TASK PROMPT: Return exactly the lines that run from the beginning through the line containing "the hair's spacing.", both included, and no others.

PROVIDED DATA:

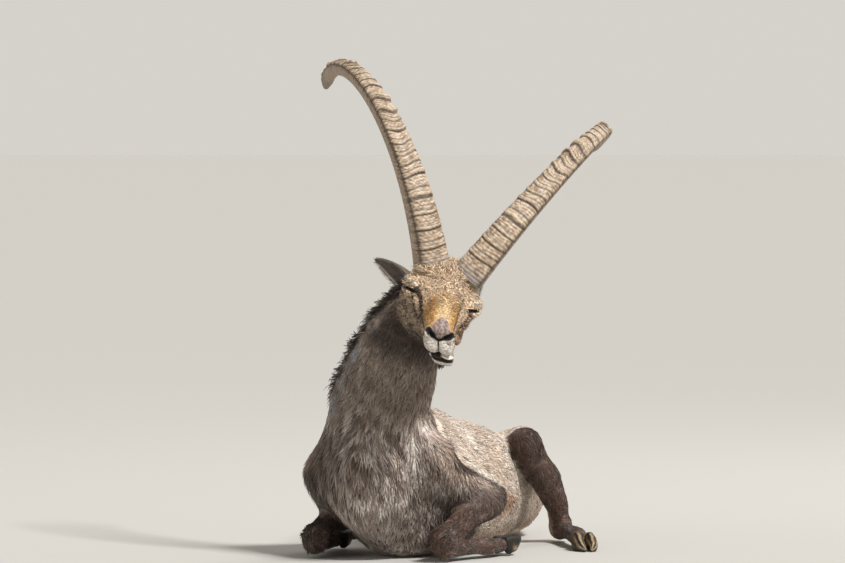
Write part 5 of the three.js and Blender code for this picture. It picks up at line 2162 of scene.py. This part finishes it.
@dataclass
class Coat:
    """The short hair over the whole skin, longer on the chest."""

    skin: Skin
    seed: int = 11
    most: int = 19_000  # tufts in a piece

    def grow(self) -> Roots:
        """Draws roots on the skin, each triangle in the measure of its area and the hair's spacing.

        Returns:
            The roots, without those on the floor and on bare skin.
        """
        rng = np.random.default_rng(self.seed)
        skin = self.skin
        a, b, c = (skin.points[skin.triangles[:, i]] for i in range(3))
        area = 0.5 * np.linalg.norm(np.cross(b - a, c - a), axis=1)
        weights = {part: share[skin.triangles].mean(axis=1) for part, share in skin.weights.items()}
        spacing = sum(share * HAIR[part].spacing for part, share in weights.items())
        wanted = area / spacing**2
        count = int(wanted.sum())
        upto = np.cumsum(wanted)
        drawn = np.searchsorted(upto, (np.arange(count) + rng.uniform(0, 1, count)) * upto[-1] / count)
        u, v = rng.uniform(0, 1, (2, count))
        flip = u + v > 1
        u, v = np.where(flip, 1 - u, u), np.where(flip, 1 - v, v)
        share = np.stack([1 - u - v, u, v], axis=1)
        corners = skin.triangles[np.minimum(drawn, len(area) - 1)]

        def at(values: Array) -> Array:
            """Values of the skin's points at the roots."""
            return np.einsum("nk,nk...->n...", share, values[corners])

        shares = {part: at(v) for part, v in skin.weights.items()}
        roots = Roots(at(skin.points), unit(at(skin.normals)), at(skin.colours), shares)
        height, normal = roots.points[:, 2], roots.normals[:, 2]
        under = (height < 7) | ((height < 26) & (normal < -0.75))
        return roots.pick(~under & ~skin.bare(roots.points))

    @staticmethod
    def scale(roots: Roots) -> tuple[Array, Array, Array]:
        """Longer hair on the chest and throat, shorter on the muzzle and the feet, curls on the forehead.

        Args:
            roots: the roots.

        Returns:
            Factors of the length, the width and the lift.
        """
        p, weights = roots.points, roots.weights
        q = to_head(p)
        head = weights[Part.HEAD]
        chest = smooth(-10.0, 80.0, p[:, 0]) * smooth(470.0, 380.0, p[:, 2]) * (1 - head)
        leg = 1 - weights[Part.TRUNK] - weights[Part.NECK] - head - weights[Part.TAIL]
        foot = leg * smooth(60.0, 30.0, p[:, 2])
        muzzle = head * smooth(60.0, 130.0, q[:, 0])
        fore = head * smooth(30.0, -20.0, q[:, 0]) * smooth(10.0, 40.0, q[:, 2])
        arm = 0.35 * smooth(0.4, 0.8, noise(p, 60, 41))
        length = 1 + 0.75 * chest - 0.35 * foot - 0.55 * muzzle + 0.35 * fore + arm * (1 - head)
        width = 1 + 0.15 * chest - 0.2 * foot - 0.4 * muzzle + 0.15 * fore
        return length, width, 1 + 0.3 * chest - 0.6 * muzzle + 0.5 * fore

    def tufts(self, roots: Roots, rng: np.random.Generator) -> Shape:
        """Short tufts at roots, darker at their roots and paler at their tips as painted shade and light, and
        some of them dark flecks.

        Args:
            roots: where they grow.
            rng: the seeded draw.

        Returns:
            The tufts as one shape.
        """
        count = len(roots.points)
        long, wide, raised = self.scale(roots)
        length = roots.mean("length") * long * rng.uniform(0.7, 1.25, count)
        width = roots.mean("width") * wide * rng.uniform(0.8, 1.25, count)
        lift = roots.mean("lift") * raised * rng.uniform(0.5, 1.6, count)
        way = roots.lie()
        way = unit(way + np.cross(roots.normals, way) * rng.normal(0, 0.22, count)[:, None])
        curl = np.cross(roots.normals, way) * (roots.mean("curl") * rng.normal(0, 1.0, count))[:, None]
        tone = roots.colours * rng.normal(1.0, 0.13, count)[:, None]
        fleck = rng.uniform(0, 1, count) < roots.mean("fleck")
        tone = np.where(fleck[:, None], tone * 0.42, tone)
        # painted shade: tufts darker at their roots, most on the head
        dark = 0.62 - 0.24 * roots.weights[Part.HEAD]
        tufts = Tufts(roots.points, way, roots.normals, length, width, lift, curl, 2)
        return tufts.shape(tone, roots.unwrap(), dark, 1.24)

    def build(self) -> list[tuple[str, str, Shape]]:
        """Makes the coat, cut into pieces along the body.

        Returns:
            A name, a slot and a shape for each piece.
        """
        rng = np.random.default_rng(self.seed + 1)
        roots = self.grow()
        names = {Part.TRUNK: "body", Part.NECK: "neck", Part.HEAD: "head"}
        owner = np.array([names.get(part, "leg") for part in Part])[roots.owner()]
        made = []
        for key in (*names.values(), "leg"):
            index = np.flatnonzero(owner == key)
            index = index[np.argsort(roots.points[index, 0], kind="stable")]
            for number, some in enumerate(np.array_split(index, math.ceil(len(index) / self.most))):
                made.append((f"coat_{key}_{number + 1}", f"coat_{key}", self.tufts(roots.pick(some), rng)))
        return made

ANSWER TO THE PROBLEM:
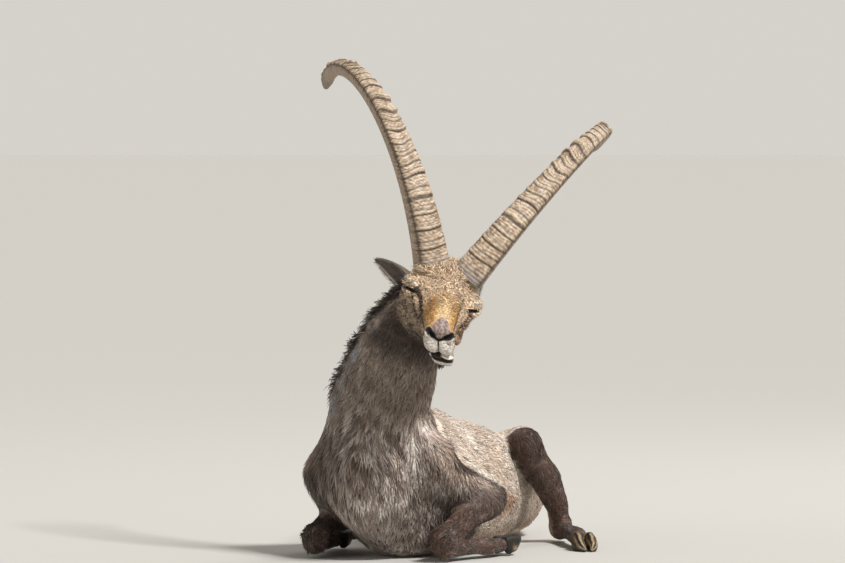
Write part 5 of the three.js and Blender code for this picture. It picks up at line 2162 of scene.py. This part finishes it.
@dataclass
class Coat:
    """The short hair over the whole skin, longer on the chest."""

    skin: Skin
    seed: int = 11
    most: int = 19_000  # tufts in a piece

    def grow(self) -> Roots:
        """Draws roots on the skin, each triangle in the measure of its area and the hair's spacing.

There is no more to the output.